COMFORT ZONES
On my first morning back in New York, I woke up at 4, hit the street in front of my hotel in Greenwich Village at 5.30, brisk-walked around Washington Square, W. Village and E. Village, spent a good half an hour staring at cute canines, none of them my own, at the dog park at Tomkins Square Park, and walked some more to the Lower East Side until I arrived, at 7.30, in front of Katz’s Delicatessen, where I’ve gone for years for my lox bagel and Reuben sandwich fix.
Such is the measure of my love for the place—and for my daughter, who was sound asleep in our bed, as her mother set out to singlehandedly re-conquer the NY culinary scene. For it was a very important part of my plan that she tried one of those fabled skyscraping pastrami and corned beef sandwiches the good people at Katz’s had been turning out since 1888.

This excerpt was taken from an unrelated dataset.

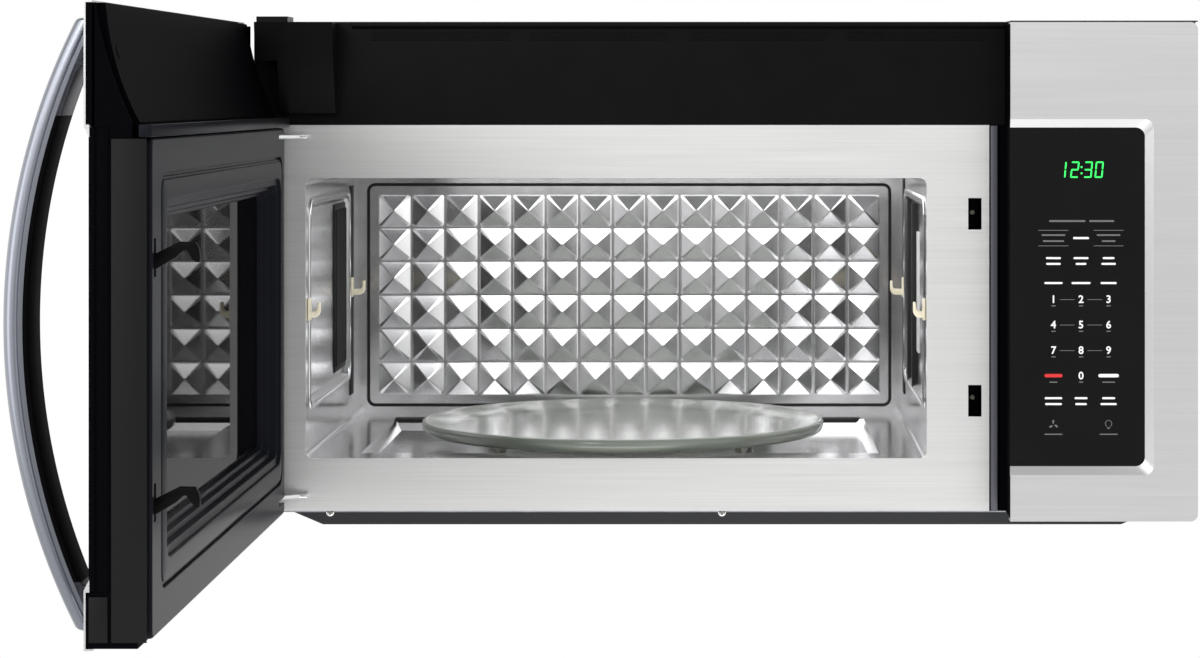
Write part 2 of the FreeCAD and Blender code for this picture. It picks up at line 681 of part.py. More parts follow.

One problem: it was closed. And so there I was, standing before this huge New York institution, all red brick and roll-down aluminium with its red-lettered vertical signage shooting towards the clear blue August sky, feeling hungry and dejected. Unable to contain my disappointment, I started poking around at the back entrance, trying to see whether they’d let me in somehow. A woman shouted at me from across the road, Come back at 8! You’re obviously not from around here! A second blow, and so early in the morning.
So I did what any sane person would do under the circumstances and go into another café that was already open, but not before I had to cross the horrible drab expanse known as E. Houston St and walk another 15 minutes into Avenue B, and order coffee there. This being New York, it turned out to be the best coffee I’d had in, what, two, three, years, and I ended up buying a huge tin of it, thank you very much. Brooklyn Roasting Company: note that down.
On my second try, Katz’s had opened its door, whereupon I ran inside like a little girl wanting to lose herself in a candy store. Strange how nothing had changed, the sprawling room, the serving stations, the photos on the wall, the light mahogany chairs, the yellow formica tables laden with a paper napkin holder, a salt and a pepper shaker, ketchup and mustard, the sight of crisp hot dogs, rye bread piled high with corned beef, mountains of pickles, vinegary slaw, matzo balls and cheese blintzes, the vintage signs urging you to Send a Salami to Your Boy in the Army, the waiters—old timers—in their white uniforms and caps.
Strange how I hadn’t changed, still the starry-eyed girl who adored what she was about to order even if she could never finish it on her own, who didn’t care whether the place was truly the best of the old-time NY delis, and who simply loved being there because it reminded her of the love that filled her when she first entered the room, 12 years ago, giddily trying to work out which table it was where Meg Ryan pulled off one of the all time classics in the history of cinema.
When I got back to the hotel room and proudly laid my two purchases on the table, a lox bagel and a Reuben sandwich, my daughter, still in bed, said, ‘You brought breakfast!’ She seemed genuinely impressed. In no time she started tackling the goods, first the bagel, which she immediately proclaimed the best she’d ever had, and then the Reuben, and its terrific tangle of moist sauerkraut, that had her endlessly oooh-aaahing, and, finally, ‘Can we skip lunch?’ I didn’t tell her what I planned to do each morning, which was to get her my favorite early morning things from different places every day: the pretzel croissant from City Bakery on W. 18 St, the almond croissant from Dean de Luca or Tartine, the apple strudel from Citarella, the heavenly brioches from Blue Ribbon Bakery. But we would never skip lunch.